▶ _What is asked_: Extract the complete listing and output it unchanged.

▶ _Stored data_:
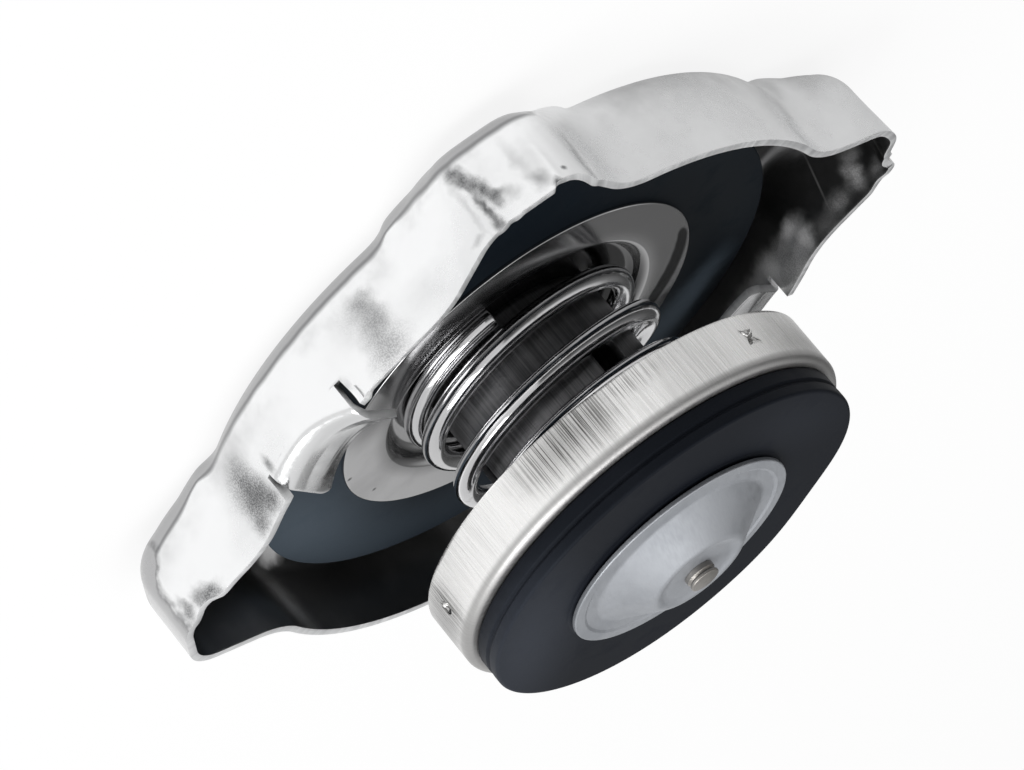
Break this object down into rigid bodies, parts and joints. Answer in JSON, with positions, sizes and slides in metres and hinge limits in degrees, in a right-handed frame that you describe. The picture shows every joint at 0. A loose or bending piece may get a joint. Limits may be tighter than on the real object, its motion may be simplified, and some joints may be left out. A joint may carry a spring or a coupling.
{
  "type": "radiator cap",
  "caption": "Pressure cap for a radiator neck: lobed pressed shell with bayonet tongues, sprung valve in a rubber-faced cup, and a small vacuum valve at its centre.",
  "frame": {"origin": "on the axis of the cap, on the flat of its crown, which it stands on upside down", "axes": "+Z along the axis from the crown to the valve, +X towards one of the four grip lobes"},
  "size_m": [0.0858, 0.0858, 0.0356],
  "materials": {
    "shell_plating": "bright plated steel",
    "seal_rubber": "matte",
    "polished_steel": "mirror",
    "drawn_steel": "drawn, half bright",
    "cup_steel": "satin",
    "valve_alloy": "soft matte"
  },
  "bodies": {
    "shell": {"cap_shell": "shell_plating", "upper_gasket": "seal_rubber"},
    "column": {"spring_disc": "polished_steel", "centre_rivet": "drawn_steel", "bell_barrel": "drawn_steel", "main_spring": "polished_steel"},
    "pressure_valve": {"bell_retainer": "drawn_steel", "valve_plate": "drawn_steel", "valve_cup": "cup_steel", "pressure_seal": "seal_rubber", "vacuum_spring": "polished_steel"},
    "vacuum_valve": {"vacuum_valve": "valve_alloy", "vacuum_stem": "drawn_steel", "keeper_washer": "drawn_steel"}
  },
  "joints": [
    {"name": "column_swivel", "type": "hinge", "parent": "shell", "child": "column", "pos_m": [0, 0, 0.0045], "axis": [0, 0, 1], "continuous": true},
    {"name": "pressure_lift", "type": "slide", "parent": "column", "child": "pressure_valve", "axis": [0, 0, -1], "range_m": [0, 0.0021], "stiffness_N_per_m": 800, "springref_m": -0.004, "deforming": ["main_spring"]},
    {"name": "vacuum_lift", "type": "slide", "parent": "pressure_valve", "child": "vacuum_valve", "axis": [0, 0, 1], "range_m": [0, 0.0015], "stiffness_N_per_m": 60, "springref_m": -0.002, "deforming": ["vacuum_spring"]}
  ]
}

▶ _Full solution_:
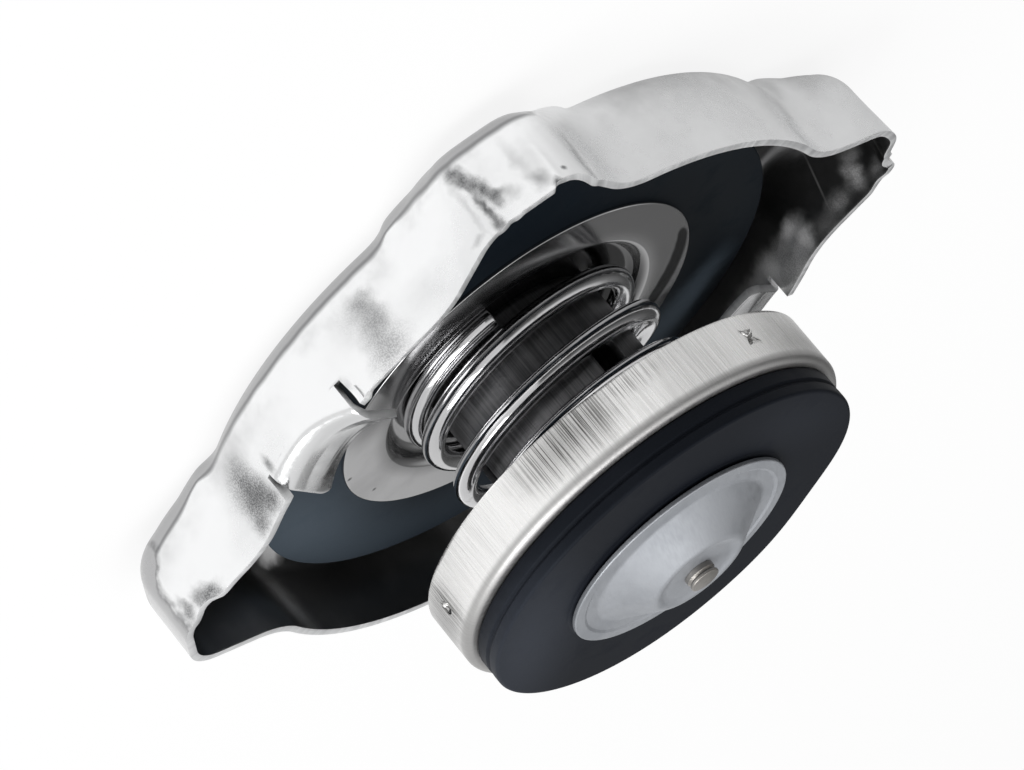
Break this object down into rigid bodies, parts and joints. Answer in JSON, with positions, sizes and slides in metres and hinge limits in degrees, in a right-handed frame that you describe. The picture shows every joint at 0. A loose or bending piece may get a joint. Limits may be tighter than on the real object, its motion may be simplified, and some joints may be left out. A joint may carry a spring or a coupling.
{
  "type": "radiator cap",
  "caption": "Pressure cap for a radiator neck: lobed pressed shell with bayonet tongues, sprung valve in a rubber-faced cup, and a small vacuum valve at its centre.",
  "frame": {"origin": "on the axis of the cap, on the flat of its crown, which it stands on upside down", "axes": "+Z along the axis from the crown to the valve, +X towards one of the four grip lobes"},
  "size_m": [0.0858, 0.0858, 0.0356],
  "materials": {
    "shell_plating": "bright plated steel",
    "seal_rubber": "matte",
    "polished_steel": "mirror",
    "drawn_steel": "drawn, half bright",
    "cup_steel": "satin",
    "valve_alloy": "soft matte"
  },
  "bodies": {
    "shell": {"cap_shell": "shell_plating", "upper_gasket": "seal_rubber"},
    "column": {"spring_disc": "polished_steel", "centre_rivet": "drawn_steel", "bell_barrel": "drawn_steel", "main_spring": "polished_steel"},
    "pressure_valve": {"bell_retainer": "drawn_steel", "valve_plate": "drawn_steel", "valve_cup": "cup_steel", "pressure_seal": "seal_rubber", "vacuum_spring": "polished_steel"},
    "vacuum_valve": {"vacuum_valve": "valve_alloy", "vacuum_stem": "drawn_steel", "keeper_washer": "drawn_steel"}
  },
  "joints": [
    {"name": "column_swivel", "type": "hinge", "parent": "shell", "child": "column", "pos_m": [0, 0, 0.0045], "axis": [0, 0, 1], "continuous": true},
    {"name": "pressure_lift", "type": "slide", "parent": "column", "child": "pressure_valve", "axis": [0, 0, -1], "range_m": [0, 0.0021], "stiffness_N_per_m": 800, "springref_m": -0.004, "deforming": ["main_spring"]},
    {"name": "vacuum_lift", "type": "slide", "parent": "pressure_valve", "child": "vacuum_valve", "axis": [0, 0, 1], "range_m": [0, 0.0015], "stiffness_N_per_m": 60, "springref_m": -0.002, "deforming": ["vacuum_spring"]}
  ]
}